Instructor: Dr. Anne Shumaker
What is the food culture of college students today? What are the pros and cons of eating locally‐grown food? Organic food? Different kinds of meat? No meat at all? Eating is an agricultural act, said poet‐farmer Wendell Berry. This course explores the social, geographic and moral questions surrounding what we eat and how our food system can be sustainable in multiple globalizing, urbanizing and commodifying American cultures.
Instructor: Dr. Ed Davis
We live in a time of smart phones and in vitro fertilization, and though human scientific understanding and technological mastery of nature has enabled marvelous achievements, it has exacted a price: Our instinctual, emotional identification with nature has diminished. In this course, students will explore a variety of literature that ponders what is still wild and instinctual in our nature. Students will also document a personal outdoor experience and then engage the creative process, constructing an artistic project that explores their own connection to nature.

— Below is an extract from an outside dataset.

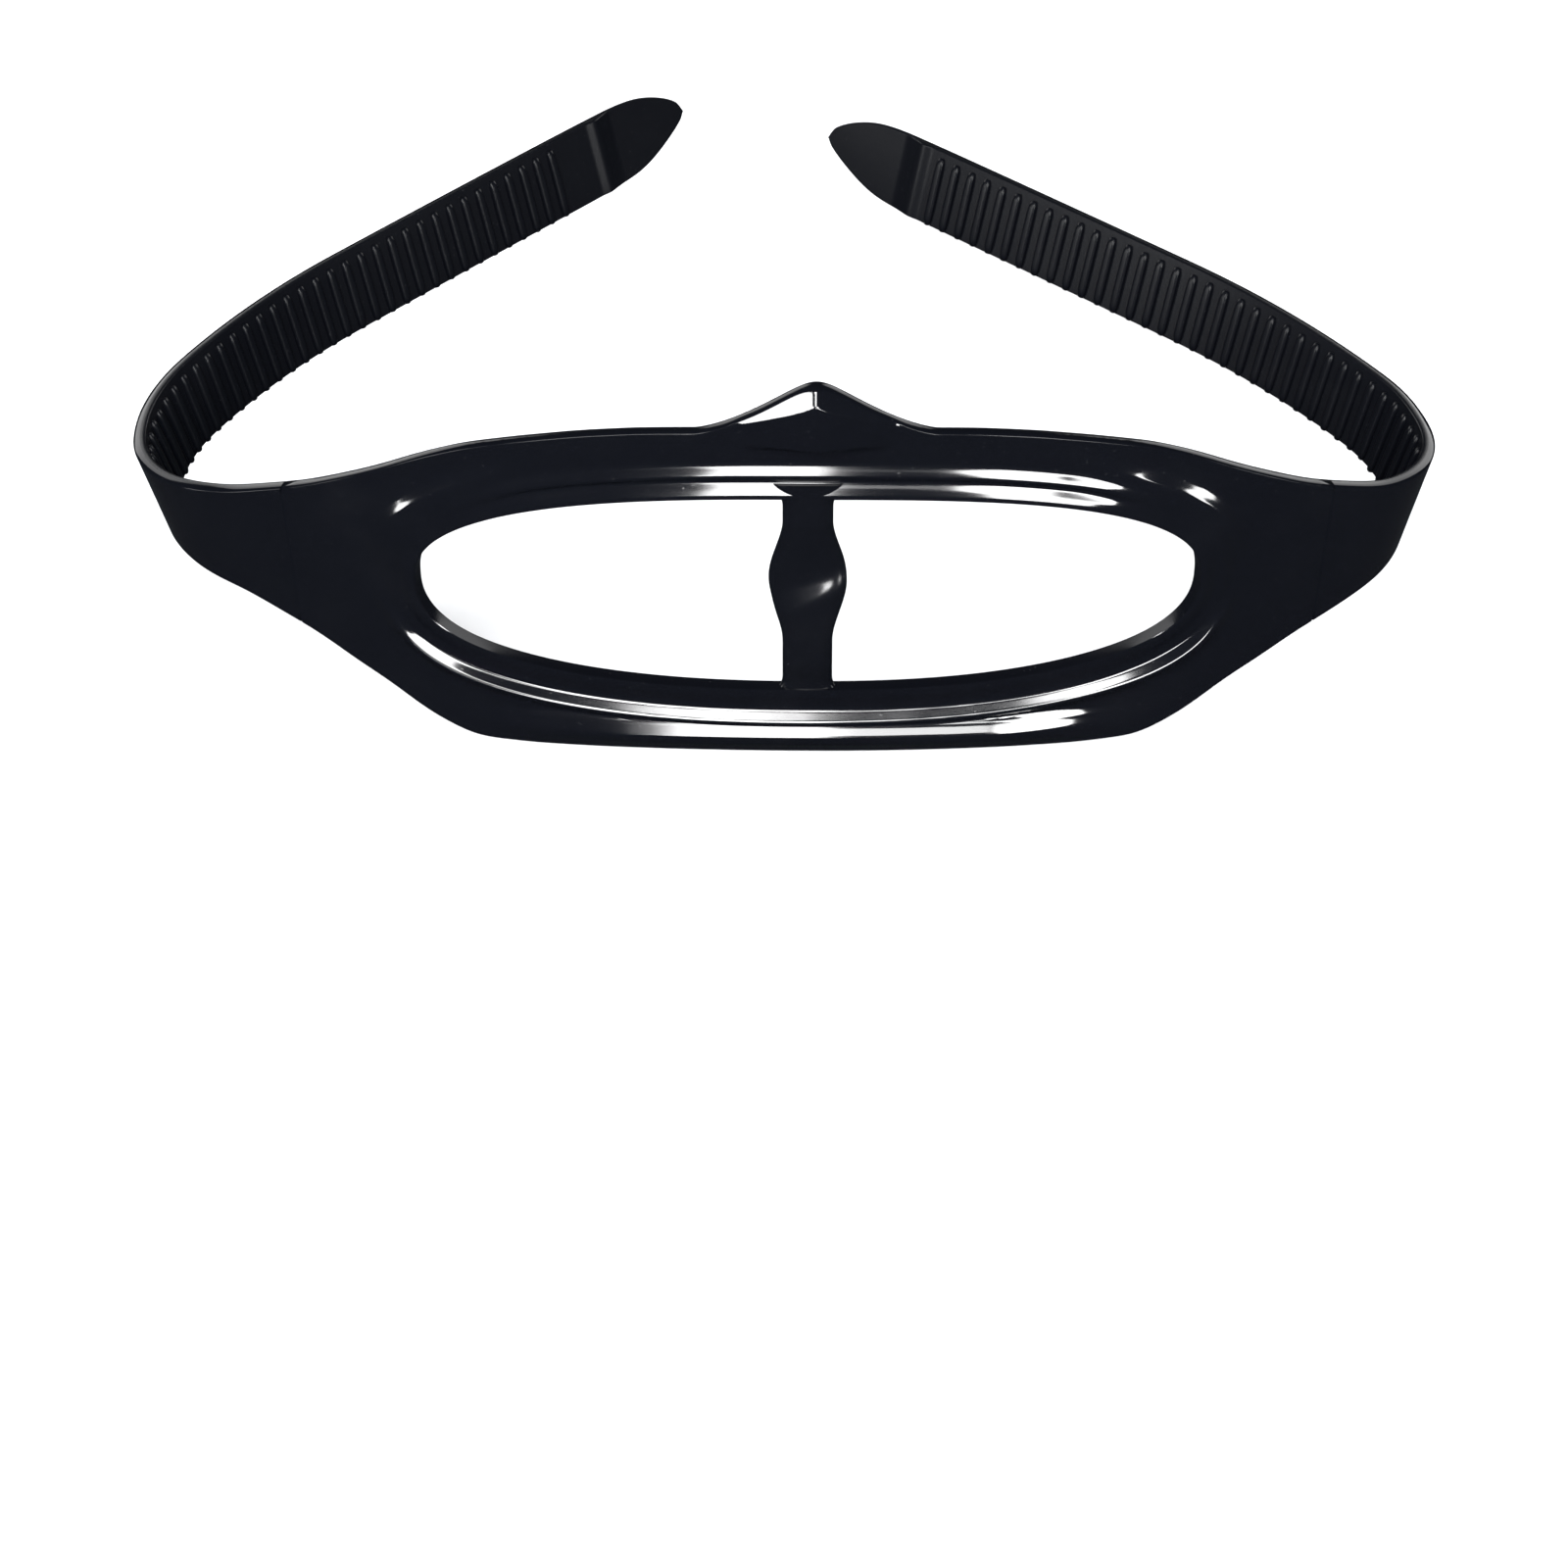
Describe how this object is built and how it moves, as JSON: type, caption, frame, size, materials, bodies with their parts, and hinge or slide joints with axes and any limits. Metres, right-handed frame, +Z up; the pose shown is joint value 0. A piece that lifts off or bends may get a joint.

Instructor: Mr. Jim Harrison
The recent deaths of Eric Garner, Michael Brown, and Tamir Rice (among others) have spurred productive conversations about race and racism in modern American life. Is racism still an issue today? If so, how does it affect American society? How does it affect Southwestern Virginia and Emory & Henry College in particular? This course will examine racism, racial identity formation, white privilege and fragility, and other related issues. Multiple guest speakers will share their experiences of racism.
Instructor: Dr. Adam Wells
What began as a single coffee house in downtown Seattle has grown into a global phenomenon that has changed the way the world views and consumes coffee. This course will bring an in-depth analysis to what's behind the now everyday phrase: "Meet me at Starbucks." We will approach the topic from a variety of perspectives, such as the powerful business strategies used to build a global empire; the socioeconomic and environmental impact of the company and its products; health factors and other issues related to coffeehouse fare; and the use of space and visual stimulation to produce an atmosphere for relaxing, socializing, and retailing.
Instructor: Dr. Tracy Lauder
The way we receive information is shaping our understanding of the world. This course will take a deeper look at important current U.S. and world events. In today’s society, complex issues are summarized into headlines and 30 second news clips. What is the rest of the story? What is the truth? Students will be asked to think critically about the true power of the voice of the media, film and network television. We will examine these and other topics regarding politics, power and persuasion.